Marking the 32nd anniversary of the death of the Lubavitcher Rebbe, Menachem Mendel Schneerson, Chabad’s Kehot publishing house announced it will begin publishing the rabbi’s full English correspondence archive. Chabad said the project is unprecedented and is expected to take 10 to 20 years, producing about 50 volumes with more than 10,000 letters.
The archive will reveal, for the first time, a comprehensive collection of letters the Rebbe sent over four decades to thousands of Jews and other figures in the English-speaking world. His correspondence covered faith, education, family, business, community matters, and questions of Jewish law, medicine, science, and philosophy. According to Chabad, the letters reflect both his personal involvement in individual lives and his leadership of the wider Jewish public.
The publishers said the material is especially significant because it was written in English for readers in the United States and other Western countries after World War II, when Eastern European Torah centers had been destroyed and Yiddish use was declining. The letters show how the Rebbe brought Torah and Chassidic teachings to a new generation living in an English-speaking environment.

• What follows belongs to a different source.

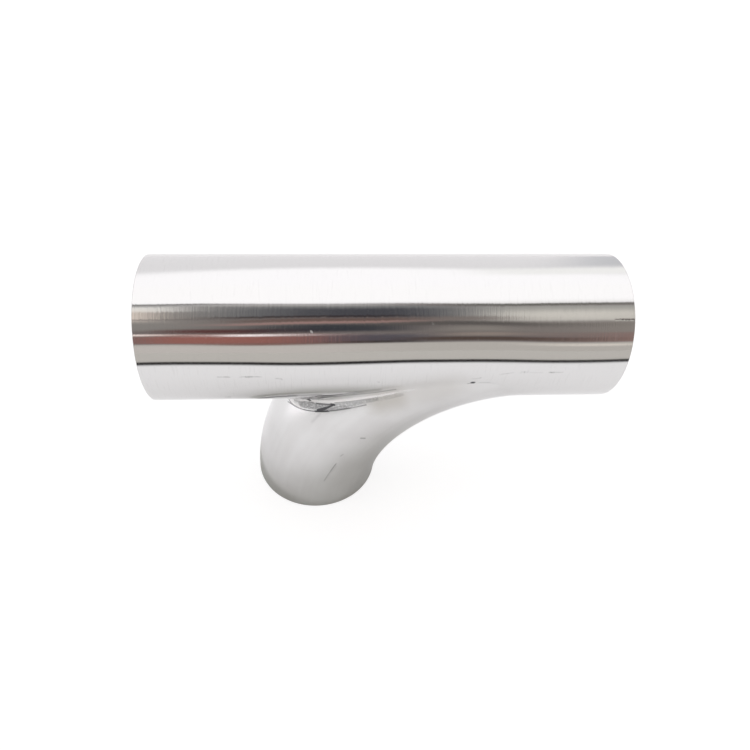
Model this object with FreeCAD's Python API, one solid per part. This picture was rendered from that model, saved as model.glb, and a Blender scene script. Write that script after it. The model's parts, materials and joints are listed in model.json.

The first volume, already available for preorder, is scheduled to be released after the upcoming Tishrei holidays. It will contain 214 letters from 1950 to 1951, a crucial period between the death of the previous Chabad Rebbe, Rabbi Yosef Yitzchak Schneerson, and the Lubavitcher Rebbe’s assumption of leadership in 1951. The letters were drawn from archive copies preserved in the Rebbe’s secretariat for decades and from documents provided by private recipients, with special care taken to protect privacy in line with his instructions. Chabad said the publication offers the public a rare look at the Rebbe as both a spiritual guide and a personal adviser.